The international delivery is a tribute to long-term planning.

Back in 2007, more than 1000 of the clover glycine seeds were collected from the Mount Lofty Ranges that border the capital city of Adelaide and sent to the Millennium Seed Bank in Kew Gardens, London.

Duval said having the seed bank means the rare pea, that is listed nationally as vulnerable, has a fighting chance of surviving fires that ripped through the Cudlee Creek area of the Mount Lofty Ranges in December last year.

Clover glycine (Glycine latrobeana)

When the 250 seeds reach Adelaide, the South Australian Seed Conservation Centre biologists and ecologists from Natural Resources Adelaide and Mt Lofty will first propagate a seed orchard.

New seeds collected from the orchard will then be used to grow plants to revegetate the Cudlee Creek hills.

“There’s also two or three orchid species that we’re watching in the fire scar,” Duval said.

It is a unique global response to South Australia’s recovery from devastating bushfires that ripped through Kangaroo Island, the Adelaide Hills and Eyre Peninsula.

This week, Duval was in Eyre Peninsula visiting another region that was damaged by intense fires during the Australian summer.

Duval was working on a ‘translocation trial’ of the endangered Corunna Daisy at the Secret Rock Nature Reserve, about 50km southeast of the Outback town of Kimba.

This plant was thought to be extinct after first being discovered in the 1800s and not seen again until plants were found in the 1980s and 1990s, its seeds later stored at the seed bank in the Adelaide Botanic Garden.

“We banked 8,000 to 10,000 seeds between 10 and 15 years ago, we’ve made a seed orchard and farmed that species and have harvested about 480,000 seeds from that orchard,” Duval said.

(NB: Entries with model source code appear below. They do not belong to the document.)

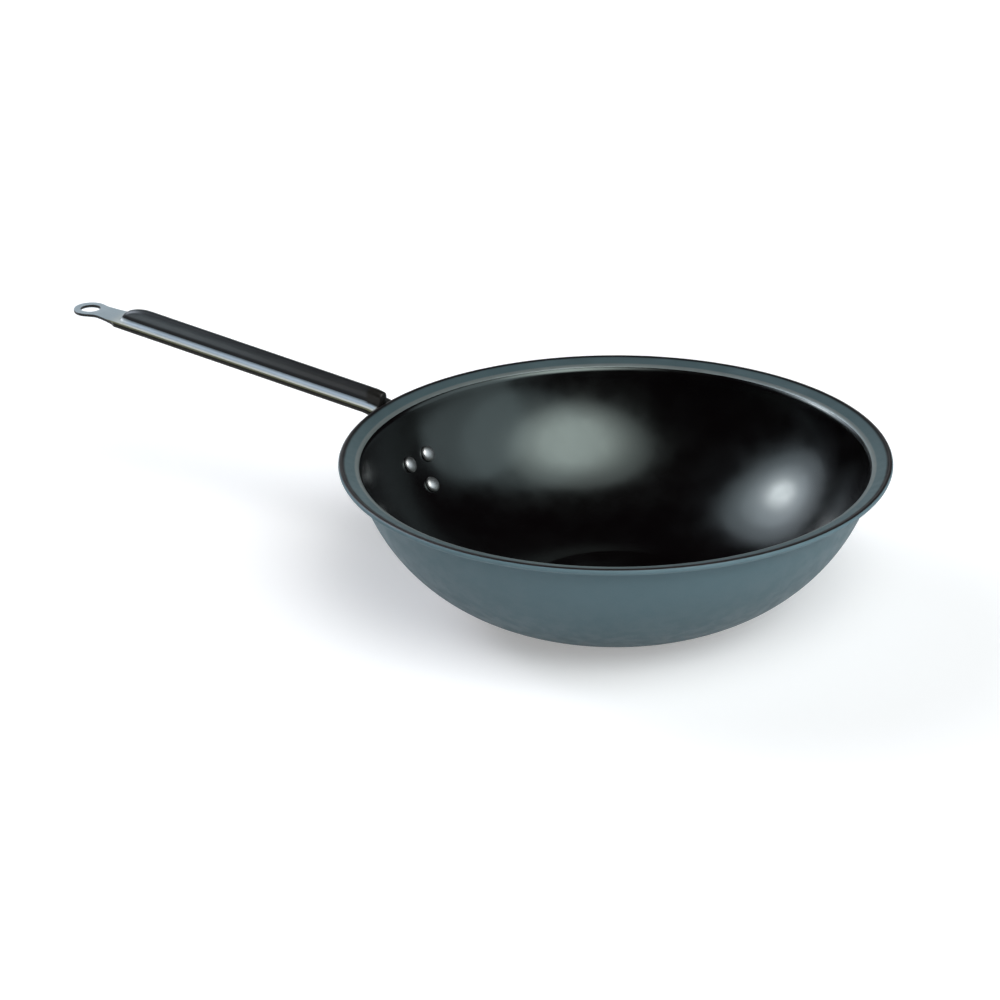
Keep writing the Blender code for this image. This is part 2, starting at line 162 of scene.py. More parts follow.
# Where the bowl's finish and its painted shade, highlight and dark reflection change, as the two ends of
# each fade:
# heights outside, and on the lip distances from the bowl's axis
# Painted shade: the outside is darker towards the base, and has its full colour above these heights
PAINTED_BASE_SHADE = (0.008, 0.080)
FLAME_BROWN = (0.0, 0.016)
LIP_INNER_EDGE = RIM_RADIUS - LIP_WIDTH
# Painted highlight: a lighter ring where the lip bends down into the coat
PAINTED_SHEEN_RING = (LIP_INNER_EDGE - 0.0002, LIP_INNER_EDGE + 0.0008)
# Painted dark reflection: a dark ring on the lip by its outer edge, its boundary wandering a little
DARK_REFLECTION_RING = (RIM_RADIUS - 0.0041, RIM_RADIUS - 0.0025)
DARK_REFLECTION_WANDER = 0.0006
COAT_SHARE_OF_BEND = 0.62
# How much of the lip's rounded edge takes the painted dark reflection
EDGE_SHARE_OF_ROUND = 0.32

# Where the handle's finish and its painted shade change, as the two ends of each fade.
# Distances from the bowl's axis:
RIB_STARTS = (0.154, 0.156)
# The root's fades bound the shade painted round the handle's root, by the lip
ROOT_STARTS = (0.156, 0.158)
BRINK_STARTS = (0.160, 0.1625)
GRIP_STARTS = (0.160, 0.165)
ROOT_ENDS_ON_MARGIN = (0.1618, 0.1632)
ROOT_ENDS = (0.1680, 0.1715)
# Where the rib's painted shade lightens towards the tab
RIB_LIGHTENS = (RIM_RADIUS + 0.02, 0.34)
GRIP_ENDS = (0.345, 0.358)
TAB_STARTS = (0.350, 0.362)
BRINK_ENDS = (0.358, 0.366)
# Heights above the strip's upper face:
TOPSIDE = (-0.0019, -0.0016)
CUT_EDGE = (-0.0003, 0.0)
RIB_FOOT = (0.0014, 0.0021)
# Painted shade in the crease at the rib's foot, and painted dark reflection along the crest
CREASE_FOOT = (0.0015, 0.0021)
CREASE_TOP = (0.0032, 0.0050)
CREST = (0.0078, 0.0092)
# Distances to the side of the handle's middle:
# Painted shade on the margin beside the rib, and on the brink, brown and then darker
DEEP_MARGIN = (0.0037, 0.0050)
BLUE_MARGIN = (0.0058, 0.0074)
BROWN_BRINK = (GRIP_WIDTH / 2 - 0.0037, GRIP_WIDTH / 2 - 0.0027)
DARK_BRINK = (0.0102, 0.0110)
# Y where the near margin ends:
NEAR_MARGIN = (-0.0052, -0.0040)

# How finely the pieces are made
BOWL_STEPS = 256
FLOOR_RINGS = 6
KNUCKLE_POINTS = 8
WALL_POINTS = 48
RIB_ARC_SIDES = 9
EDGE_SIDES = 4
STATION_GAP = 0.00005
RIVET_STEPS = 48
HEAD_POINTS = 12
TAIL_POINTS = 8
DRILL_SIDES = 64
DRILL_LENGTH = 0.030
SAME_POINT = 1e-7
ON_AXIS = 1e-9
HANDLE_CREASE = math.radians(35)
RIVET_CREASE = math.radians(40)


# Plane geometry, in (distance from the bowl's axis, height)


def direction(angle):
    return Vector((math.cos(angle), math.sin(angle)))


def mix(first, second, share):
    return first + (second - first) * share


def smooth_step(value, low, high):
    share = min(max((value - low) / (high - low), 0.0), 1.0)
    return share * share * (3.0 - 2.0 * share)


def arc(centre, radius, start, end, count):
    """Points of an arc, both ends included."""
    return [centre + direction(mix(start, end, i / (count - 1))) * radius for i in range(count)]


def circles_meet(first, first_radius, second, second_radius):
    """Where two circles cross, taking the higher of the two points."""
    apart = second - first
    distance = apart.length
    along = (first_radius**2 - second_radius**2 + distance**2) / (2.0 * distance)
    aside = math.sqrt(first_radius**2 - along**2)
    foot = first + apart * (along / distance)
    normal = Vector((-apart.y, apart.x)) / distance
    return max(foot + normal * aside, foot - normal * aside, key=lambda point: point.y)


# The bowl's section: the base's knuckle, the wall's arc, and the lip's bend, flat and rounded edge

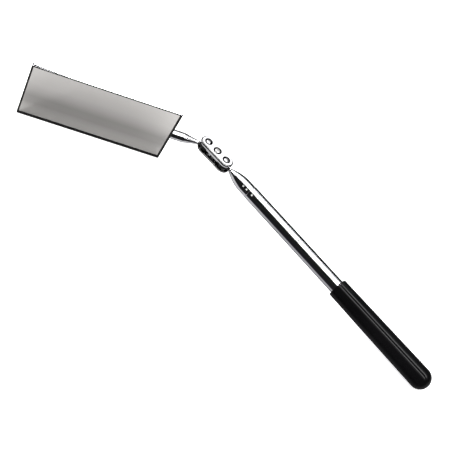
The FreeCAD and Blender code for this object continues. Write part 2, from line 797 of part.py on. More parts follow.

It has resulted in the group now planting hundreds of plants in a 900 hectare enclosure owned by Ecological Horizons, an ecological consultancy company based in South Australia.

Planting underway on the Eyre Peninsula of South Australia.

Ecological Horizons has already successfully introduced the nationally Endangered Chalky Wattle to the land with the help of the SA Herbarium and Kimba Area School.

The South Australian Seed Conservation Centre at the Adelaide Botanic Garden is now home to seeds from most of the more than 1000 threatened plant species in South Australia – or one in four species in the state.

One of its biologists’ next tasks is to visit Kangaroo Island.

On June 1, the Adelaide Botanic Garden launched an appeal to raise funds to send its seed scientists to Kangaroo Island in the wake of its catastrophic bushfires.

“We need to send our seed scientists on urgent field trips to locate some of Kangaroo Island’s most unique and endangered plants, collect their seeds, and bank them back here at Adelaide Botanic Garden to ensure their ongoing survival,” the appeal plea said.

“In the aftermath of Kangaroo Island’s recent catastrophic bushfires, many plants that ordinarily compete for growing space have, for the first time in many years, the opportunity to re-sprout and set seed in the scorched earth.

“Our specialist seed scientists know which endangered species are making the most of this new environment and where they are growing.”